It's hard enough that in normal driving the trailer is trying to pass the tow vehicle any time the throttle goes closed. Rig instability is very, very high at that point. And the actions of crosswinds, truck bow winds, etc, make these transitory moments scarier.

Fuel mpg while towing is about the proper trip plan. Known stops. Those stops themselves finessed as to parking, highway re-entry, etc. That is where the money is while towing (past vehicle mechanical baseline and equipment).

Past this are concerns about fluid temps, tire temps, etc that change with P&G while towing a heavy trailer. The coolant is taking it in the keister in every acceleration event . . so planned acceleration events (trip plan) are the things one wants.

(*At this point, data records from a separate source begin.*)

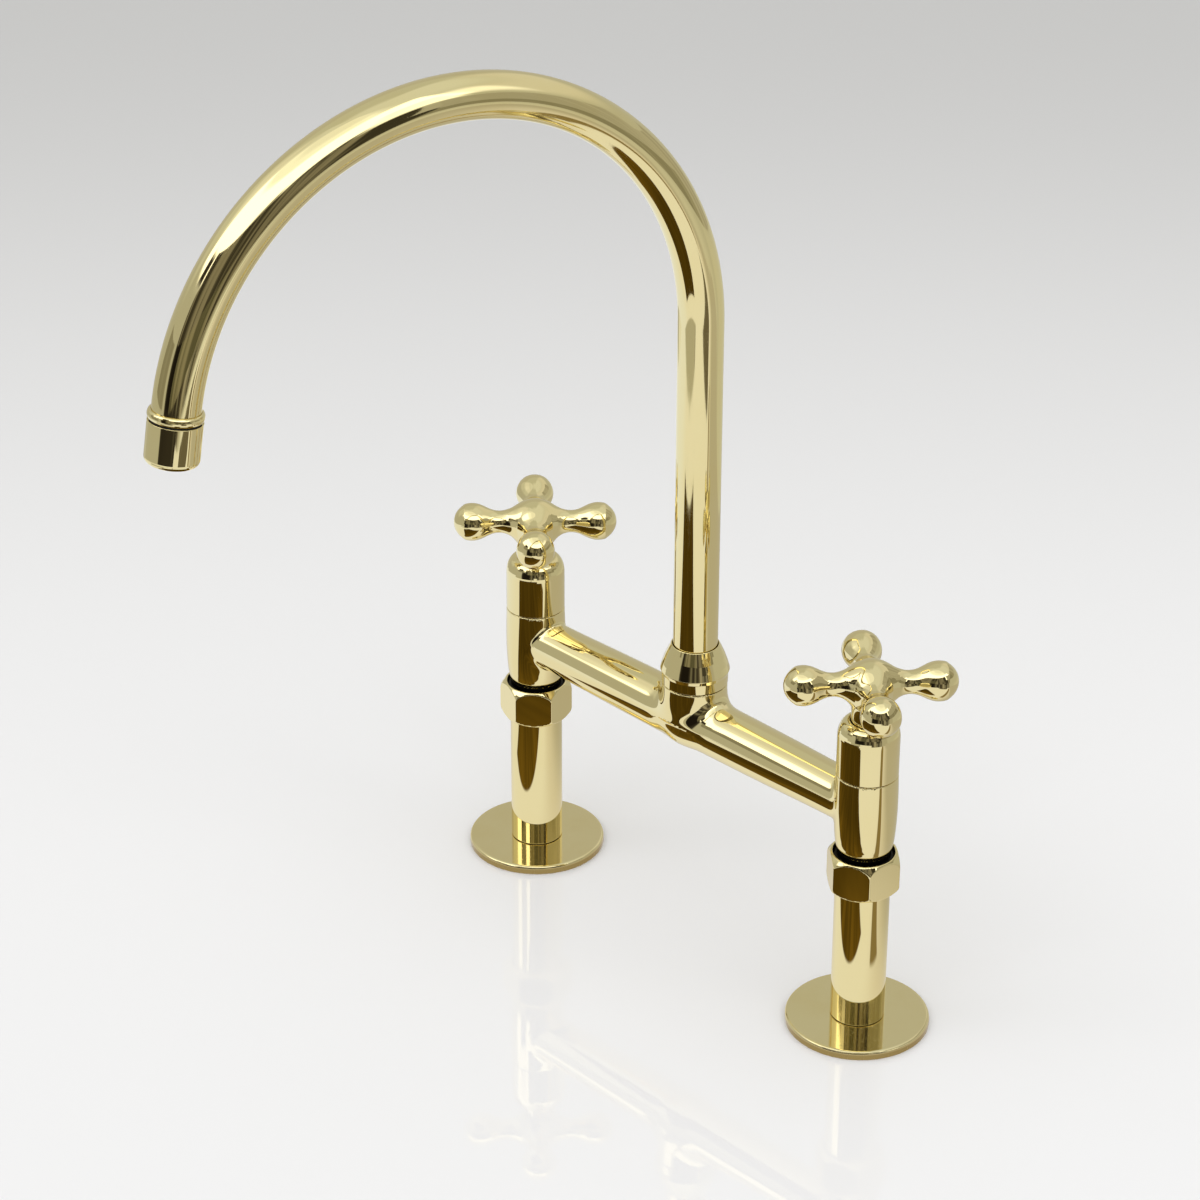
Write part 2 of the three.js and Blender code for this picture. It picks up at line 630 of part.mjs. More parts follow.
// One spoke along +X: flared at the hub, thinnest at its waist and swelling into a ball.
function spoke() {
  const meets = radians(SPOKE_JOINT);
  const joint = [BALL_RADIUS * Math.sin(meets), SPOKE_REACH + BALL_RADIUS * Math.cos(meets)];
  const slope = (joint[0] - SPOKE_RADIUS) / -Math.cos(meets);
  const guide = [SPOKE_RADIUS, joint[1] - slope * Math.sin(meets)];
  const waist = [SPOKE_RADIUS, SPOKE_WAIST];
  const root = [SPOKE_ROOT, HUB_RADIUS / 2];
  const outline = [
    [0, 0],
    [root[0], 0],
    root,
    sweep(root, [SPOKE_RADIUS, SPOKE_GUIDE], waist, 2),
    sweep(waist, guide, joint, 2),
    arc(0, SPOKE_REACH, BALL_RADIUS, BALL_RADIUS, (90 - SPOKE_JOINT) / 4, 90, 4),
  ];
  return revolve(outline, SPOKE_SIDES).rotate([0, 90, 0]);
}

function handle() {
  const hubBottom = handlePlane - HUB_RADIUS;
  let body = revolve(
    [
      [0, neckBottom],
      [NECK_RADIUS, neckBottom],
      [NECK_RADIUS, hubBottom],
      sweep([NECK_RADIUS, hubBottom], [NECK_RADIUS + HUB_BULGE, handlePlane - HUB_DOME / 2],
        [HUB_RADIUS, handlePlane], 2),
      sweep([HUB_RADIUS, handlePlane], [HUB_RADIUS - HUB_BULGE, handlePlane + 0.75 * HUB_DOME],
        [0, handlePlane + HUB_DOME], 3),
    ],
    BODY_SIDES,
  );
  const one = spoke();
  for (const turn of [0, 90, 180, 270]) {
    body = body.add(one.rotate([0, 0, turn]).translate([0, 0, handlePlane]));
  }
  const socket = splines(neckBottom - PAST, stemTop + FIT, FIT);
  const screwHole = rod(GRUB_SCREW_RADIUS + FIT, STEM_RADIUS, NECK_RADIUS + PAST);
  const hollow = socket.add(screwHole.rotate([0, 90, 45]).translate([0, 0, grubScrewHeight]));
  return body.subtract(hollow);
}

function grubScrew() {
  const shape = new THREE.Shape().absarc(0, 0, GRUB_SCREW_RADIUS, 0, 2 * Math.PI, false);
  const length = GRUB_SCREW_LENGTH;
  const key = slab(polygon(6, GRUB_SOCKET_FLATS), length - GRUB_SOCKET_DEPTH, length + PAST);
  return slab(shape, 0, length, 6)
    .subtract(key)
    .translate([0, 0, STEM_RADIUS + 2 * FIT])
    .rotate([0, 90, 45])
    .translate([0, 0, grubScrewHeight]);
}

// ------------------------------------------------------------------------------------------- spout
function spoutNut() {
  const bottom = bossTop + FIT;
  const shoulder = bottom + SPOUT_NUT_BAND;
  const hole = TUBE_RADIUS + FIT;
  return revolve([
    [BOSS_THREAD_RADIUS + FIT, bottom],
    [BOSS_RADIUS, bottom],
    [BOSS_RADIUS + FIT, shoulder - SPOUT_NUT_STEP],
    [SPOUT_NUT_RADIUS, shoulder],
    sweep([SPOUT_NUT_RADIUS, shoulder], [SPOUT_NUT_RADIUS - SPOUT_NUT_STEP, shoulder + SPOUT_NUT_GUIDE],
      [SPOUT_NUT_LIP, spoutNutTop], 3),
    [hole, spoutNutTop],
    [hole, spoutNutShelf],
    [BOSS_THREAD_RADIUS + FIT, spoutNutShelf],
  ]);
}

const spigotGrooves = SPIGOT_O_RINGS.map((below) => bossThreadTop - below);
const spigotGrooveFloor = SPIGOT_RADIUS - SPIGOT_O_RING_SECTION + GROOVE_PLAY;

function spigot() {
  const half = SPIGOT_O_RING_SECTION / 2 + 2 * GROOVE_PLAY;
  const grooves = [...spigotGrooves].reverse().flatMap((z) => [
    [SPIGOT_RADIUS, z - half],
    [spigotGrooveFloor, z - half],
    [spigotGrooveFloor, z + half],
    [SPIGOT_RADIUS, z + half],
  ]);
  return revolve([
    [SPIGOT_BORE, bossThreadTop - SPIGOT_DEPTH],
    [SPIGOT_RADIUS, bossThreadTop - SPIGOT_DEPTH],
    ...grooves,
    [SPIGOT_RADIUS, spigotCollarBottom],
    [SPIGOT_COLLAR_RADIUS, spigotCollarBottom],
    [SPIGOT_COLLAR_RADIUS, spigotCollarTop],
    [TUBE_RADIUS + FIT, spigotCollarTop],
    [TUBE_RADIUS + FIT, spigotCollarBottom],
    [SPIGOT_BORE, spigotCollarBottom],
  ], TUBE_SIDES);
}

const tubeEnd = BEAD_HEIGHT / 2; // past the end of the bend

// A bent tube: straight up, round the bend and a little way down. Each section is given by the
// angle it is turned and by how far it lies beyond the bend.
function spoutTube() {
  const bottom = spigotCollarBottom + FIT;
  const sections = Array.from({ length: BEND_STEPS + 1 }, (_, i) => [(BEND_ANGLE * i) / BEND_STEPS, 0]);
  sections.unshift([0, bottom - bendStart]);
  sections.push([BEND_ANGLE, tubeEnd]);
  const row = (radius, [angle, beyond]) => {
    const turn = radians(angle);
    return Array.from({ length: TUBE_SIDES }, (_, i) => {
      const t = (2 * Math.PI * i) / TUBE_SIDES;
      const out = BEND_RADIUS - radius * Math.cos(t);
      return [
        BEND_RADIUS - out * Math.cos(turn) + beyond * Math.sin(turn),
        radius * Math.sin(t),
        bendStart + out * Math.sin(turn) + beyond * Math.cos(turn),
      ];
    });
  };
  const outside = sections.map((section) => row(TUBE_RADIUS, section));
  const inside = sections.map((section) => row(TUBE_RADIUS - TUBE_WALL, section));
  return skin([...outside, ...inside.reverse()], true);
}

// Pieces of the outlet are drawn about Z, pointing down from 0, and hung on the tube's end.
function atOutlet(body) {
  const turn = radians(BEND_ANGLE);
  const end = new THREE.Vector3(
    BEND_RADIUS * (1 - Math.cos(turn)),
    0,
    bendStart + BEND_RADIUS * Math.sin(turn),
  );
  return body.rotate([0, BEND_ANGLE - 180, 0]).translate(end.toArray());
}

const beadBottom = BEAD_ABOVE_BEND - BEAD_HEIGHT;
const washerTop = beadBottom - OUTLET_PLAY;
const aeratorTop = washerTop - OUTLET_WASHER_THICKNESS - OUTLET_PLAY;
const aeratorBottom = aeratorTop - AERATOR_LENGTH;
const nippleBottom = beadBottom - NIPPLE_LENGTH;

function tipCollar() {
  const [half, middle] = [BEAD_HEIGHT / 2, (BEAD_ABOVE_BEND + beadBottom) / 2];
  return revolve([
    [TUBE_RADIUS + FIT, BEAD_ABOVE_BEND],
    [TUBE_RADIUS + FIT, -tubeEnd - FIT],
    [NIPPLE_BORE, -tubeEnd - FIT],
    [NIPPLE_BORE, nippleBottom],
    [NIPPLE_RADIUS, nippleBottom],
    [NIPPLE_RADIUS, beadBottom],
    arc(BEAD_RADIUS - 1, middle, 1, half, -90, 90, 3),
  ]);
}

const aeratorSealTop = nippleBottom - FIT;
const aeratorSealBottom = aeratorSealTop - AERATOR_SEAL_THICKNESS;
const insertTop = aeratorSealBottom - FIT;
const screenBottom = aeratorBottom + OUTLET_LEDGE + FIT;

function aeratorHousing() {
  const bore = NIPPLE_RADIUS + FIT;
  return revolve([
    [bore, aeratorTop],
    [bore, aeratorBottom + OUTLET_LEDGE],
    [OUTLET_RADIUS, aeratorBottom + OUTLET_LEDGE],
    [OUTLET_RADIUS, aeratorBottom],
    arc(AERATOR_RADIUS - AERATOR_ROUND, aeratorBottom + AERATOR_ROUND, AERATOR_ROUND, AERATOR_ROUND,
      -90, 0, 3),
    [AERATOR_RADIUS, aeratorTop - AERATOR_CHAMFER],
    [AERATOR_RADIUS - AERATOR_CHAMFER, aeratorTop],
  ]);
}

// A disc with rings of square holes through it.
function pierced(radius, low, high, rings, hole) {
  const drill = slab(polygon(4, 2 * hole), low - PAST, high + PAST);
  let disc = rod(radius, low, high);
  for (const [count, at] of rings) {
    for (let i = 0; i < count; i++) {
      const t = (2 * Math.PI * i) / count;
      disc = disc.subtract(drill.translate([at * Math.cos(t), at * Math.sin(t), 0]));
    }
  }
  return disc;
}

function aeratorInsert() {
  const rim = ring(NIPPLE_RADIUS - INSERT_WALL, NIPPLE_RADIUS, insertTop - INSERT_HEIGHT, insertTop);
  const [radius, top] = [NIPPLE_RADIUS - INSERT_WALL / 2, insertTop - INSERT_WALL / 4];
  return rim.add(pierced(radius, top - INSERT_PLATE, top, INSERT_HOLES, INSERT_HOLE));
}

function aeratorScreen() {
  const top = screenBottom + SCREEN_THICKNESS;
  return pierced(NIPPLE_RADIUS, screenBottom, top, SCREEN_HOLES, SCREEN_HOLE);
}

// ---------------------------------------------------------------------------------------- assembly
const faucet = new THREE.Group();
faucet.name = "bridge_kitchen_faucet";

// Everything on one leg. `side` is -1 on the hot side and 1 on the cold side.
function addSide(side, label, nutTurn, handleTurn) {
  const place = new THREE.Group();
  place.position.x = (side * LEG_CENTRES) / 2;
  const add = (name, body, material) => place.add(piece(`${label}_${name}`, body, material));
  // The handle, and what turns with it or fits it.
  const addTurned = (name, body, material) => {
    const mesh = piece(`${label}_${name}`, body, material);
    mesh.rotation.z = radians(handleTurn);
    place.add(mesh);
  };
  const rubberTop = -WORKTOP;
  const clampTop = rubberTop - RUBBER_THICKNESS - FIT;
  const nutTop = clampTop - CLAMP_THICKNESS - FIT;
  const shankHole = SHANK_RADIUS + FIT;
  const washerBottom = legTop + FIT;
  add("flange", flange(), BRASS);
  add("flange_gasket", ring(shankHole, GASKET_RADIUS, 0, GASKET_THICKNESS), RUBBER);
  add("leg", leg(), BRASS);
  add("backing_washer", ring(shankHole, CLAMP_RADIUS - 2 * FIT, rubberTop - RUBBER_THICKNESS,
    rubberTop), RUBBER);
  add("clamp_washer", ring(shankHole, CLAMP_RADIUS, clampTop - CLAMP_THICKNESS, clampTop), STEEL);
  add("locknut", locknut(nutTop), BRASS);
  add("union_washer", ring(WATERWAY_RADIUS + FIT, COLLAR_RADIUS - FIT, washerBottom,
    washerBottom + RUBBER_THICKNESS), RUBBER);
  add("union_nut", unionNut(nutTurn), BRASS);
  add("seat_seal", ring(discRadius - PORT_LAND, discRadius, sealBottom, sealBottom + SEAL_THICKNESS),
    RUBBER);
  add("cartridge_body", cartridgeBody(), BRASS);
  addTurned("fixed_disc", fixedDisc(), CERAMIC);
  addTurned("moving_disc", movingDisc(), CERAMIC);
  addTurned("stem", stem(), BRASS);
  add("stem_o_ring", oRing(STEM_RADIUS - O_RING_SECTION / 2 + GROOVE_PLAY, O_RING_SECTION, stemGroove),
    RUBBER);
  add("stem_circlip", circlip(), STEEL);
  add("bonnet", bonnet(), BRASS);
  addTurned("handle", handle(), BRASS);
  addTurned("handle_grub_screw", grubScrew(), STEEL);
  faucet.add(place);
}

function addSpout() {
  const spout = new THREE.Group();
  spout.rotation.z = radians(SPOUT_TURN);
  const add = (name, body, material) => spout.add(piece(name, body, material));
  const ringRadius = spigotGrooveFloor + SPIGOT_O_RING_SECTION / 2 + GROOVE_PLAY;
  add("spout_spigot", spigot(), BRASS);
  spigotGrooves.forEach((z, i) => {
    const body = oRing(ringRadius, SPIGOT_O_RING_SECTION, z, TUBE_SIDES);
    add(`spout_o_ring_${["upper", "lower"][i]}`, body, RUBBER);
  });
  add("spout_slip_ring", ring(TUBE_RADIUS + FIT, SPIGOT_COLLAR_RADIUS, slipRingBottom,
    slipRingBottom + SLIP_RING_THICKNESS), NYLON);
  add("spout_tube", spoutTube(), BRASS);
  add("tip_collar", atOutlet(tipCollar()), BRASS);
  add("aerator_washer", atOutlet(ring(NIPPLE_RADIUS + FIT, BEAD_RADIUS - 0.5,
    washerTop - OUTLET_WASHER_THICKNESS, washerTop)), RUBBER);
  add("aerator_housing", atOutlet(aeratorHousing()), BRASS);
  add("aerator_seal", atOutlet(ring(NIPPLE_BORE, NIPPLE_RADIUS, aeratorSealBottom, aeratorSealTop)),
    RUBBER);
  add("aerator_insert", atOutlet(aeratorInsert()), NYLON);
  add("aerator_screen", atOutlet(aeratorScreen()), STEEL);
  faucet.add(spout);
}

addSide(-1, "hot", HOT_NUT_TURN, HOT_HANDLE_TURN);
addSide(1, "cold", COLD_NUT_TURN, COLD_HANDLE_TURN);
faucet.add(piece("bridge_body", bridgeBody(), BRASS));
faucet.add(piece("spout_nut", spoutNut(), BRASS));
addSpout();

export default faucet;
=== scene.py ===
"""Looks of a polished brass bridge kitchen faucet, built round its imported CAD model.

Every piece is worked out in millimetres with numpy and put into a mesh in metres. The heights and
axes come from the frame's own boxes, so a piece stays where its CAD node is.
"""

import logging
import math
from dataclasses import dataclass, replace
from enum import Enum
from typing import Callable, Optional, Sequence, Union

import bpy
import numpy as np
from mathutils import Matrix, Vector


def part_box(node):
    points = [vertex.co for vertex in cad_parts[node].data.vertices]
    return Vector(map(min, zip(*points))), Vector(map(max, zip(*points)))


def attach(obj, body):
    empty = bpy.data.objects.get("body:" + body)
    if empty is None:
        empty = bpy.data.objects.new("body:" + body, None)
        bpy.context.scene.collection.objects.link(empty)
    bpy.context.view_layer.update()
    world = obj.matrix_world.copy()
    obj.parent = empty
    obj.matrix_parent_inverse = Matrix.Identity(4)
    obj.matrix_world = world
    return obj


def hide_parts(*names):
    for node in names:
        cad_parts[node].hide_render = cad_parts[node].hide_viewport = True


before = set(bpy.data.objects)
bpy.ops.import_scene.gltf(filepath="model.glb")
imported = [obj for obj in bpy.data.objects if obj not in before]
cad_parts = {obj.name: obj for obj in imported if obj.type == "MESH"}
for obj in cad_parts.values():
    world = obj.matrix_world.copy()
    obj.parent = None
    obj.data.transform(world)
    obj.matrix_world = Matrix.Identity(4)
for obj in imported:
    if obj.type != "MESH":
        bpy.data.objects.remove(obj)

Array = np.ndarray
Field = Callable[[Array], Array]
Colour = tuple[float, float, float]
Corner = tuple[float, float, float]
Profile = tuple[tuple[float, float], ...]
log = logging.getLogger("faucet")

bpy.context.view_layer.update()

MM = 0.001
DEGREES = 180 / math.pi

# Clearance between pieces that touch, and how far one form runs into the next, in millimetres.
GAP = 0.3
OVERLAP = 1.0

# Roundings of turned corners and of edges cut in a distance field, in millimetres.
FINE, CRISP, BROKEN, SOFT = 0.1, 0.2, 0.3, 0.5
FINE_EDGE, EDGE, SOFT_EDGE = 0.4, 0.5, 0.6

# The share of a side that a corner's arc may take.
ARC_ROOM = 0.48

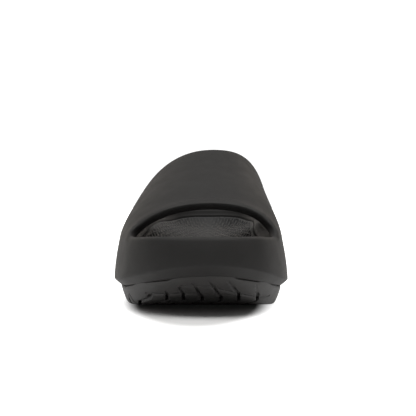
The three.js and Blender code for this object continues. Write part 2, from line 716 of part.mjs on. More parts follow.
function outsole() {
  const skin = new Skin();
  const rings = OUTSOLE_SECTION.map(({ inward, up }) =>
    ring(
      (along) => OUTSOLE_INSET + taperAt(along) * inward,
      (_, point) => lerp(underside(point.y), seam(point.y) - CLEARANCE, up)
    )
  );
  const top = ring(OUTSOLE_INSET, (_, point) => seam(point.y) - CLEARANCE);
  rings.push(top);
  for (let i = 0; i + 1 < rings.length; i++) skin.band(rings[i], rings[i + 1]);
  skin.fill(top, (_, y) => seam(y) - CLEARANCE, true);
  skin.fill(rings[0], (_, y) => underside(y), false);
  let solid = solidFrom(skin.geometry());
  for (const groove of treadGrooves()) solid = solid.subtract(groove);
  const bodies = solid.decompose().sort((a, b) => b.volume() - a.volume());
  return geometryFrom(bodies[0].simplify(SMALLEST_STEP)); // without the chips that a groove cuts loose
}

// Colours as the pieces look in even light
const FOAM_BLACK = { color: 0x2f2f2f, roughness: 0.62, metalness: 0 };
const OUTSOLE_BLACK = { color: 0x2b2a2a, roughness: 0.55, metalness: 0 };
const INSOLE_BLACK = { color: 0x313131, roughness: 0.75, metalness: 0 };

function piece(name, geometry, finish) {
  geometry.computeVertexNormals();
  const mesh = new THREE.Mesh(geometry, new THREE.MeshStandardMaterial(finish));
  mesh.name = name;
  return mesh;
}

const slide = new THREE.Group();
slide.name = 'sport_slide';
slide.add(piece('upper_and_midsole', upperAndMidsole(), FOAM_BLACK));
slide.add(piece('outsole', outsole(), OUTSOLE_BLACK));
slide.add(piece('insole', insole(), INSOLE_BLACK));

export default slide;
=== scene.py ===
import math

import bpy
import bmesh
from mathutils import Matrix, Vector
from mathutils.kdtree import KDTree


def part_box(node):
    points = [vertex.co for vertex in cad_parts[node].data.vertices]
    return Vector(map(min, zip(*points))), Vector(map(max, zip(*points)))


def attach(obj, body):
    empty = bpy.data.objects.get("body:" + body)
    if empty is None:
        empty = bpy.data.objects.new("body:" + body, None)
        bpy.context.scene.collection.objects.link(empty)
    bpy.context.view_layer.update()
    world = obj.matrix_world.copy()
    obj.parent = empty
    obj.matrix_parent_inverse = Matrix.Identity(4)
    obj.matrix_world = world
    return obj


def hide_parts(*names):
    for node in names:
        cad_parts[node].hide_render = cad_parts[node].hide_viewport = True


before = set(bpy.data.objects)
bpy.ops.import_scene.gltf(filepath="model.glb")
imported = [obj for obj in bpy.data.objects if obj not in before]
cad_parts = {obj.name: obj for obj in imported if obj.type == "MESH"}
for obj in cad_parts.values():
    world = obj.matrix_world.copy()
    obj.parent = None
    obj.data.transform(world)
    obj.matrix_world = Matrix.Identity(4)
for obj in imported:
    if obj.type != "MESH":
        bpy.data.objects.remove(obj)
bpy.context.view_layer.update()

scene = bpy.context.scene
mm = 0.001

# the slide's overall sizes, from the frame
lowCorner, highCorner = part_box("upper_and_midsole")
toeY = lowCorner[1]
length = highCorner[1] - lowCorner[1]
halfWidth = (highCorner[0] - lowCorner[0]) / 2


# what every piece uses

def deselectAll():
    if bpy.context.object and bpy.context.object.mode != "OBJECT":
        bpy.ops.object.mode_set(mode="OBJECT")
    bpy.ops.object.select_all(action="DESELECT")


def makeActive(piece):
    deselectAll()
    piece.select_set(True)
    bpy.context.view_layer.objects.active = piece


def copyOfNode(nodeName, pieceName):
    # the node's own form, merged and made of four-sided faces again
    piece = bpy.data.objects.new(pieceName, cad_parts[nodeName].data.copy())
    piece.data.materials.clear()
    scene.collection.objects.link(piece)
    makeActive(piece)
    bpy.ops.object.mode_set(mode="EDIT")
    bpy.ops.mesh.select_all(action="SELECT")
    mergeWithin = 0.005 * mm
    bend, skew = math.radians(50), math.radians(60)  # how far a pair of triangles may be from a flat square
    bpy.ops.mesh.remove_doubles(threshold=mergeWithin)
    bpy.ops.mesh.tris_convert_to_quads(face_threshold=bend, shape_threshold=skew)
    bpy.ops.object.mode_set(mode="OBJECT")
    return piece


def subdivideSmoothly(piece, steps):
    makeActive(piece)
    smooth = piece.modifiers.new("smooth", "SUBSURF")
    smooth.levels = steps
    smooth.render_levels = steps
    bpy.ops.object.modifier_apply(modifier=smooth.name)
    bpy.ops.object.shade_smooth()


def finishPiece(piece, material, nodeName):
    piece.data.materials.clear()
    piece.data.materials.append(material)
    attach(piece, "root")
    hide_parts(nodeName)
    print("made", piece.name, "with", len(piece.data.polygons), "faces")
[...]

Deceleration to exit ramp speed can start a full half-mile out via turn signal (and knowing the distance to any full-stop at the end of that) and that is where one wants to watch mirrors closely for overtaking/passing traffic when one is vulnerable (slack in the system).

Mountain downgrades are the scariest throttle-closed minutes. Very little control over the trailer at that time.

Trailer towing safety trumps all else. Loss-of-control accidents are more likely at any time when the combined vehicle is not under the tension of constant throttle.

A trip plan is a highly detailed itinerary of every action from intial engine start to engine kill. No wasted motions . . much harder than it appears. What truck drivers spend years in acquiring.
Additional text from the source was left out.